Give every line of the material again, exactly as written.
** begin Record set **
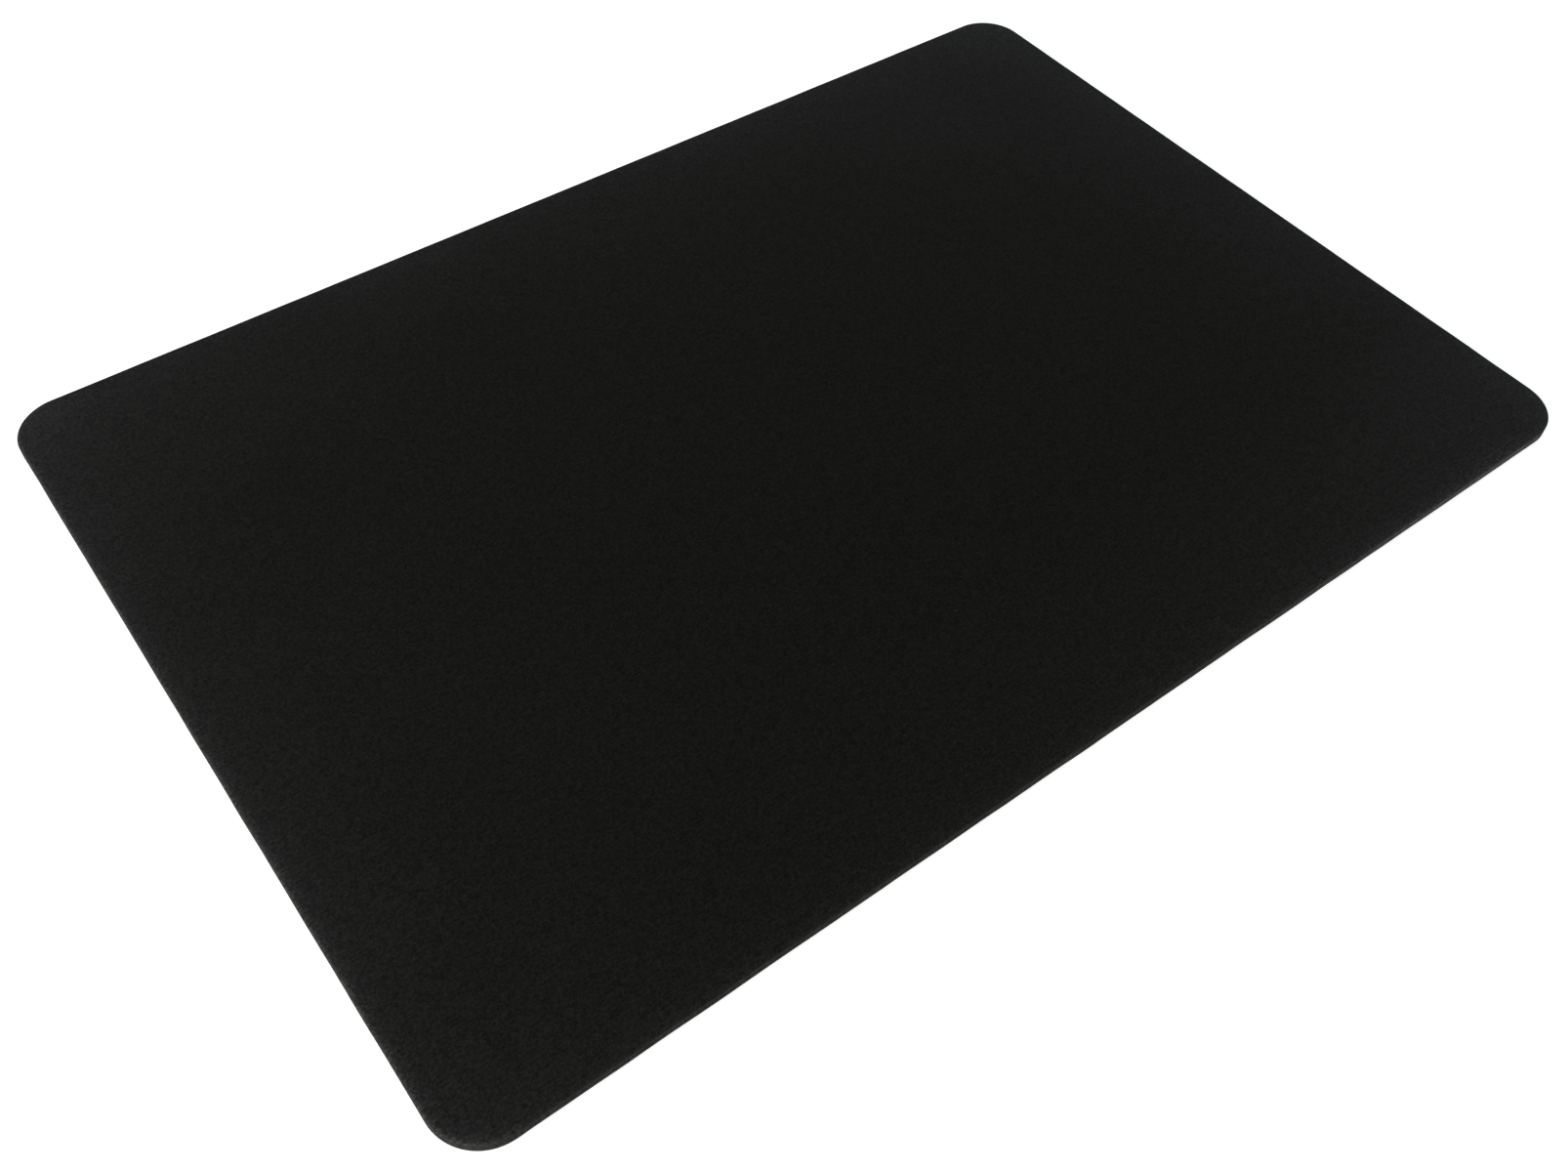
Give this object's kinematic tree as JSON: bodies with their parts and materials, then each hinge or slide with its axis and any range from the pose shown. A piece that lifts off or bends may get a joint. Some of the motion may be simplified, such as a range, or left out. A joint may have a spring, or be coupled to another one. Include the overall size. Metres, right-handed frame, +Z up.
{
  "type": "self healing cutting mat",
  "caption": "Flat rectangular self-healing cutting mat with rounded corners: a matte black laminate of soft outer faces over a firm core, to cut and punch leather on.",
  "frame": {"origin": "centre of the underside, on the surface that the mat lies on", "axes": "+X along the long sides, +Y along the short sides, +Z up out of the working face"},
  "size_m": [0.3, 0.21, 0.003],
  "materials": {
    "healing_pvc": "matte black, fine ribs 0.9 mm apart under a pebble grain",
    "backer_pvc": "matte charcoal, die-cut edge",
    "core_pvc": "matte charcoal, die-cut edge"
  },
  "bodies": {
    "root": {"bottom_healing_sheet": "healing_pvc", "lower_backer_sheet": "backer_pvc", "core_sheet": "core_pvc", "upper_backer_sheet": "backer_pvc", "top_healing_sheet": "healing_pvc"}
  },
  "joints": []
}
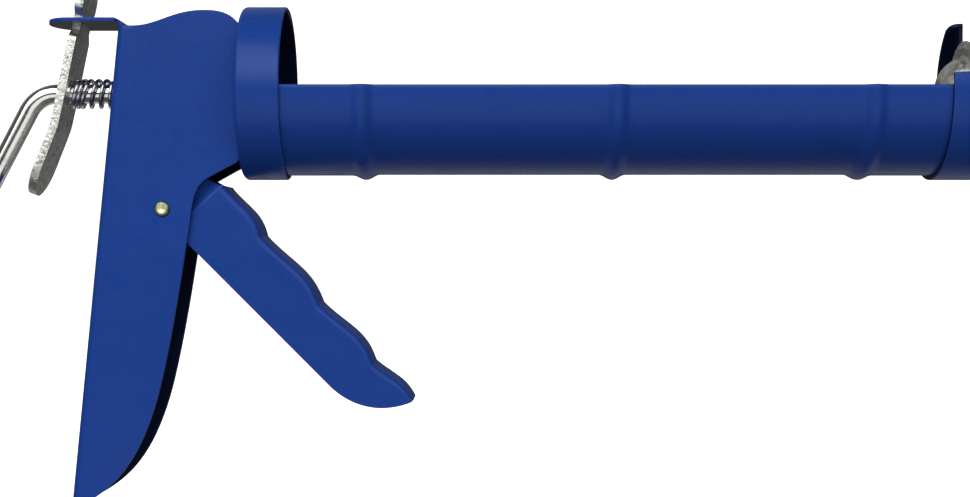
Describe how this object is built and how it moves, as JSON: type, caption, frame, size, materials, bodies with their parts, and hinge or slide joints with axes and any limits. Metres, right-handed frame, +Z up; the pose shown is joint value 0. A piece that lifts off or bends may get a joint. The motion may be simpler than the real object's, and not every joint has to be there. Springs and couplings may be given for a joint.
{
  "type": "caulking gun",
  "caption": "Half-barrel caulking gun with smooth push rod, pivoting trigger, thumb release lever and open nozzle slot.",
  "frame": {"origin": "middle of the trigger's pivot rivet, inside the hand's grip", "axes": "+X along the barrel towards the nozzle, +Z up from the grip to the barrel, +Y to the tool's left"},
  "size_m": [0.3357, 0.0566, 0.1685],
  "materials": {
    "blue_paint": "glossy baked enamel",
    "zinc_plate": "zinc plated, slightly grainy",
    "yellow_zinc": "yellow passivated zinc",
    "polished_rod": "drawn and polished",
    "hardened_steel": "oiled dark steel",
    "spring_wire": "drawn spring wire"
  },
  "bodies": {
    "frame": {"handle_shell": "blue_paint", "rear_cup": "blue_paint", "cradle": "blue_paint", "front_cap": "blue_paint", "pivot_rivet": "yellow_zinc", "spring_washer_front": "zinc_plate"},
    "trigger": {"trigger": "blue_paint", "pivot_sleeve": "zinc_plate", "pivot_spacer_left": "zinc_plate", "pivot_spacer_right": "zinc_plate"},
    "drive": {"drive_plate_rear": "hardened_steel", "drive_plate_front": "hardened_steel", "spring_washer_rear": "zinc_plate", "drive_spring": "spring_wire"},
    "plunger": {"plunger_disc": "zinc_plate", "plunger_washer": "zinc_plate"},
    "rod": {"push_rod": "polished_rod"},
    "release": {"release_lever": "zinc_plate", "release_spring": "spring_wire"}
  },
  "joints": [
    {"name": "trigger_squeeze", "type": "hinge", "parent": "frame", "child": "trigger", "pos_m": [0, 0, 0], "axis": [0, 1, 0], "range_deg": [0, 30], "stiffness_Nm_per_rad": 0.6, "springref_deg": -14.32},
    {"name": "drive_travel", "type": "slide", "parent": "frame", "child": "drive", "axis": [1, 0, 0], "range_m": [0, 0.0193], "deforming": ["drive_spring"]},
    {"name": "rod_pull", "type": "slide", "parent": "frame", "child": "plunger", "axis": [-1, 0, 0], "range_m": [0, 0.222]},
    {"name": "rod_turn", "type": "hinge", "parent": "plunger", "child": "rod", "pos_m": [0.2525, 0, 0.0381], "axis": [1, 0, 0], "continuous": true},
    {"name": "release_press", "type": "hinge", "parent": "frame", "child": "release", "pos_m": [-0.02862, 0, 0.06105], "axis": [0, -1, 0], "range_deg": [0, 7], "stiffness_Nm_per_rad": 0.5, "springref_deg": -11.46, "deforming": ["release_spring"]}
  ],
  "couplings": [
    {"joint": "drive_travel", "follows": "trigger_squeeze", "m_per_rad": 0.0366}
  ]
}
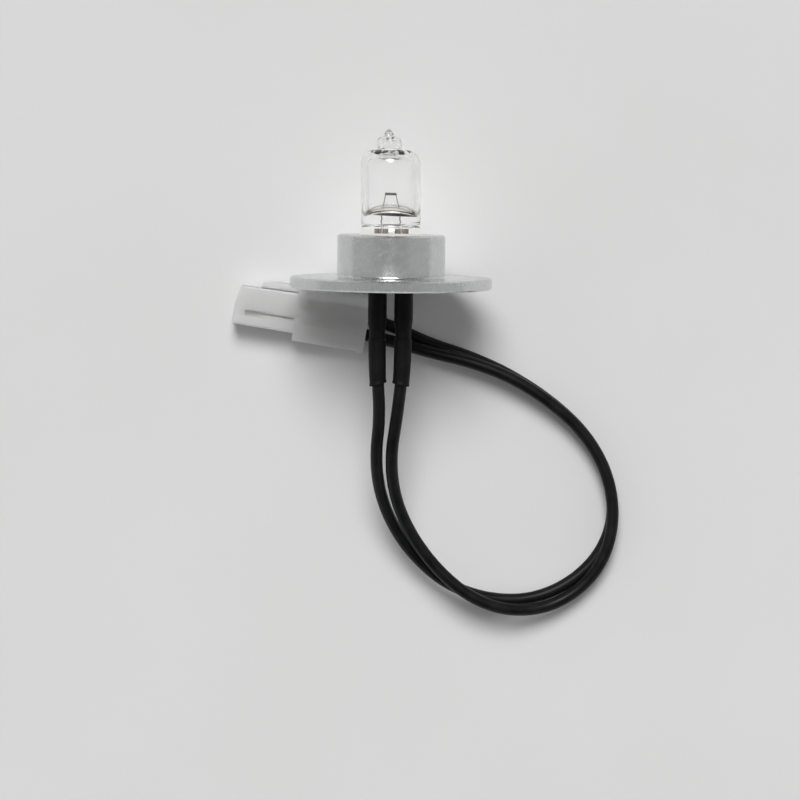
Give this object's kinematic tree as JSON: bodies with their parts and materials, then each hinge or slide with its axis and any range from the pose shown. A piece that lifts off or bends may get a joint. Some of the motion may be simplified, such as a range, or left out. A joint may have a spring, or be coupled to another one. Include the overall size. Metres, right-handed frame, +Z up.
** end Record set **
> **Response to this exercise**:
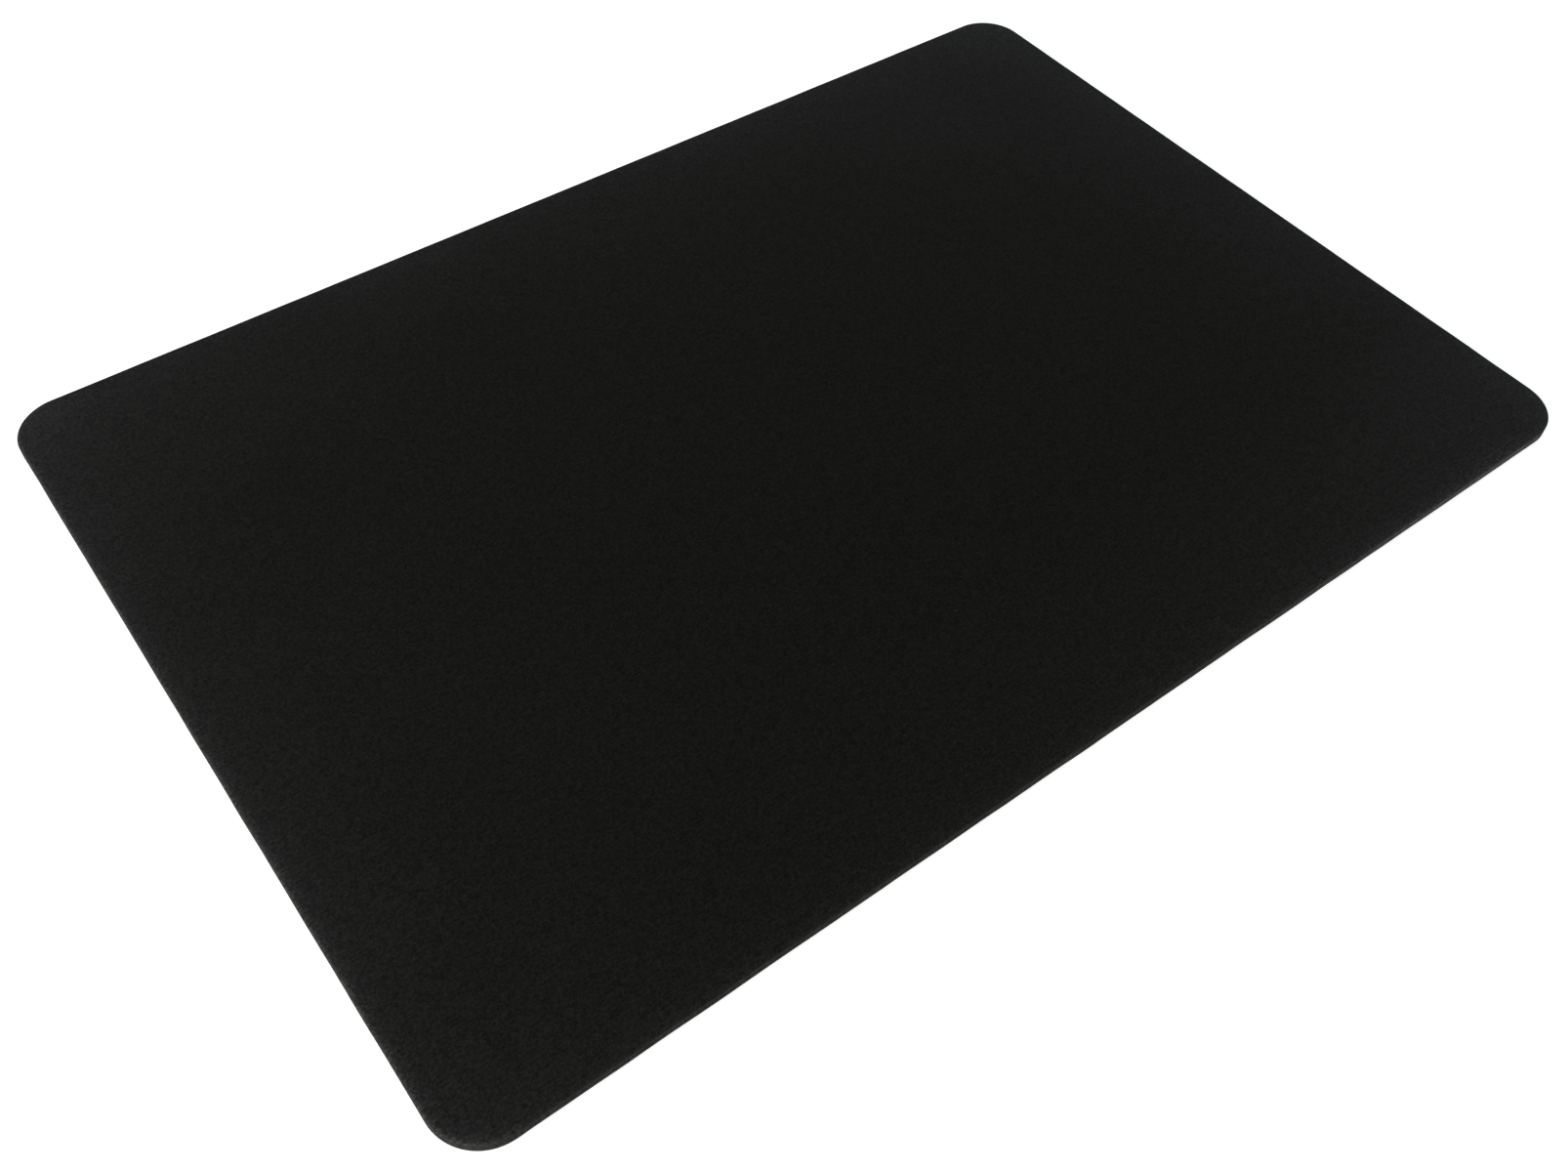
Give this object's kinematic tree as JSON: bodies with their parts and materials, then each hinge or slide with its axis and any range from the pose shown. A piece that lifts off or bends may get a joint. Some of the motion may be simplified, such as a range, or left out. A joint may have a spring, or be coupled to another one. Include the overall size. Metres, right-handed frame, +Z up.
{
  "type": "self healing cutting mat",
  "caption": "Flat rectangular self-healing cutting mat with rounded corners: a matte black laminate of soft outer faces over a firm core, to cut and punch leather on.",
  "frame": {"origin": "centre of the underside, on the surface that the mat lies on", "axes": "+X along the long sides, +Y along the short sides, +Z up out of the working face"},
  "size_m": [0.3, 0.21, 0.003],
  "materials": {
    "healing_pvc": "matte black, fine ribs 0.9 mm apart under a pebble grain",
    "backer_pvc": "matte charcoal, die-cut edge",
    "core_pvc": "matte charcoal, die-cut edge"
  },
  "bodies": {
    "root": {"bottom_healing_sheet": "healing_pvc", "lower_backer_sheet": "backer_pvc", "core_sheet": "core_pvc", "upper_backer_sheet": "backer_pvc", "top_healing_sheet": "healing_pvc"}
  },
  "joints": []
}
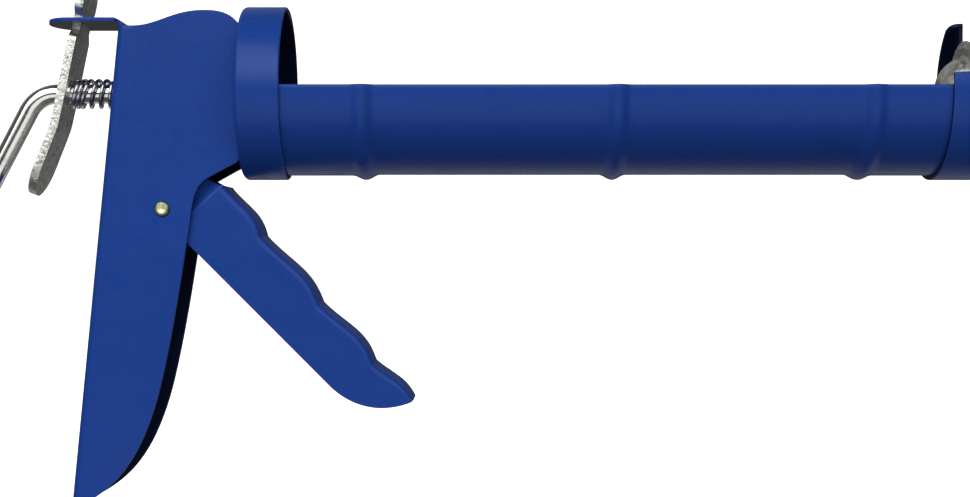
Describe how this object is built and how it moves, as JSON: type, caption, frame, size, materials, bodies with their parts, and hinge or slide joints with axes and any limits. Metres, right-handed frame, +Z up; the pose shown is joint value 0. A piece that lifts off or bends may get a joint. The motion may be simpler than the real object's, and not every joint has to be there. Springs and couplings may be given for a joint.
{
  "type": "caulking gun",
  "caption": "Half-barrel caulking gun with smooth push rod, pivoting trigger, thumb release lever and open nozzle slot.",
  "frame": {"origin": "middle of the trigger's pivot rivet, inside the hand's grip", "axes": "+X along the barrel towards the nozzle, +Z up from the grip to the barrel, +Y to the tool's left"},
  "size_m": [0.3357, 0.0566, 0.1685],
  "materials": {
    "blue_paint": "glossy baked enamel",
    "zinc_plate": "zinc plated, slightly grainy",
    "yellow_zinc": "yellow passivated zinc",
    "polished_rod": "drawn and polished",
    "hardened_steel": "oiled dark steel",
    "spring_wire": "drawn spring wire"
  },
  "bodies": {
    "frame": {"handle_shell": "blue_paint", "rear_cup": "blue_paint", "cradle": "blue_paint", "front_cap": "blue_paint", "pivot_rivet": "yellow_zinc", "spring_washer_front": "zinc_plate"},
    "trigger": {"trigger": "blue_paint", "pivot_sleeve": "zinc_plate", "pivot_spacer_left": "zinc_plate", "pivot_spacer_right": "zinc_plate"},
    "drive": {"drive_plate_rear": "hardened_steel", "drive_plate_front": "hardened_steel", "spring_washer_rear": "zinc_plate", "drive_spring": "spring_wire"},
    "plunger": {"plunger_disc": "zinc_plate", "plunger_washer": "zinc_plate"},
    "rod": {"push_rod": "polished_rod"},
    "release": {"release_lever": "zinc_plate", "release_spring": "spring_wire"}
  },
  "joints": [
    {"name": "trigger_squeeze", "type": "hinge", "parent": "frame", "child": "trigger", "pos_m": [0, 0, 0], "axis": [0, 1, 0], "range_deg": [0, 30], "stiffness_Nm_per_rad": 0.6, "springref_deg": -14.32},
    {"name": "drive_travel", "type": "slide", "parent": "frame", "child": "drive", "axis": [1, 0, 0], "range_m": [0, 0.0193], "deforming": ["drive_spring"]},
    {"name": "rod_pull", "type": "slide", "parent": "frame", "child": "plunger", "axis": [-1, 0, 0], "range_m": [0, 0.222]},
    {"name": "rod_turn", "type": "hinge", "parent": "plunger", "child": "rod", "pos_m": [0.2525, 0, 0.0381], "axis": [1, 0, 0], "continuous": true},
    {"name": "release_press", "type": "hinge", "parent": "frame", "child": "release", "pos_m": [-0.02862, 0, 0.06105], "axis": [0, -1, 0], "range_deg": [0, 7], "stiffness_Nm_per_rad": 0.5, "springref_deg": -11.46, "deforming": ["release_spring"]}
  ],
  "couplings": [
    {"joint": "drive_travel", "follows": "trigger_squeeze", "m_per_rad": 0.0366}
  ]
}
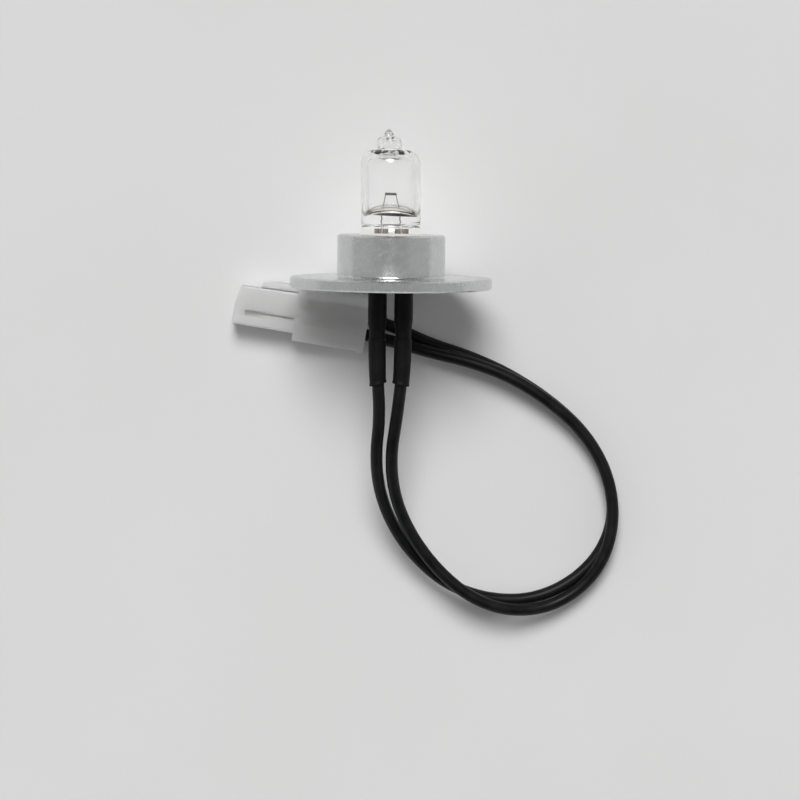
Give this object's kinematic tree as JSON: bodies with their parts and materials, then each hinge or slide with its axis and any range from the pose shown. A piece that lifts off or bends may get a joint. Some of the motion may be simplified, such as a range, or left out. A joint may have a spring, or be coupled to another one. Include the overall size. Metres, right-handed frame, +Z up.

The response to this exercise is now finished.